1

The claim is that, for a regression task, the conditional regression function $f(x) = \mathbb{E}[\mathbf{Y}|\mathbf{X}=x]$ minimizes the L2 loss $\arg\min(\mathbb{E}[\mathbf{Y} - f(\mathbf{X})]^2)$. I can see why it's true for a normal distribution.
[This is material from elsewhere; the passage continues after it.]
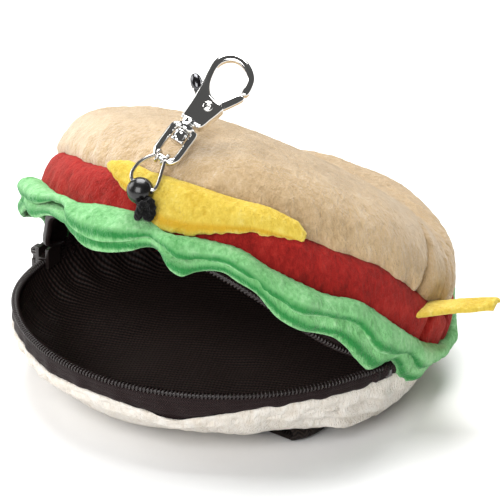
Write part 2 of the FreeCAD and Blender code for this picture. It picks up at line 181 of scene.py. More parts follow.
def build(name, verts, faces, uv=None):
    """verts in millimetres above the zip line."""
    mesh = bpy.data.meshes.new(name)
    pts = (np.asarray(verts, float).reshape(-1, 3) + np.array([0, 0, RING_Z])) * MM
    sizes = np.array([len(f) for f in faces], np.int32) if isinstance(faces, list) else None
    if sizes is None:
        sizes = np.full(len(faces), faces.shape[1], np.int32)
        flat = faces.astype(np.int32).ravel()
    else:
        flat = np.fromiter((i for f in faces for i in f), np.int32)
    mesh.vertices.add(len(pts))
    mesh.vertices.foreach_set("co", pts.astype(np.float32).ravel())
    mesh.loops.add(len(flat))
    mesh.loops.foreach_set("vertex_index", flat)
    mesh.polygons.add(len(sizes))
    starts = np.concatenate([[0], np.cumsum(sizes)[:-1]])
    mesh.polygons.foreach_set("loop_start", starts.astype(np.int32))
    mesh.polygons.foreach_set("loop_total", sizes)
    if uv is not None:
        layer = mesh.uv_layers.new(name="UVMap")
        layer.data.foreach_set("uv", np.asarray(uv, np.float32)[flat].ravel())
    mesh.update(calc_edges=True)
    mesh.validate()
    mesh.shade_smooth()
    return add(name, mesh)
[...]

But why is it true in general?

Valentin Iovene
  • 257
  • 3
  • 9

1 Answers1

6

To find $\arg\min(\mathbb{E}[\mathbf{Y} - f(\mathbf{X}|\theta)]^2)$ you get the first order condition $$\frac \partial {\partial \theta} \mathbb{E}[\mathbf{Y} - f(\mathbf{X}|\theta)]^2=0$$ The differentiation is with respect to the parameters $\theta$ of your model $f(x|\theta)$. Proceed with differentiationg: $$ \mathbb{E}\left[\frac \partial {\partial \theta}(\mathbf{Y} - f(\mathbf{X}|\theta))^2\right]= \mathbb{E}\left[-2(\mathbf{Y} - f(\mathbf{X}|\theta))\frac \partial {\partial \theta}f(\mathbf{X}|\theta)\right]= $$ $$\mathbb{E}\left[(\mathbf{Y} - f(\mathbf{X}|\theta))\right](-2\frac \partial {\partial \theta}f(\mathbf{X}|\theta) ) $$ This holds when the following condition holds: $$\mathbb{E}\left[(\mathbf{Y} - f(\mathbf{X}|\theta))\right]=0$$ $$\mathbb{E}\left[\mathbf{Y}\right]= f(\mathbf{X}|\theta)$$

Aksakal
  • 61,310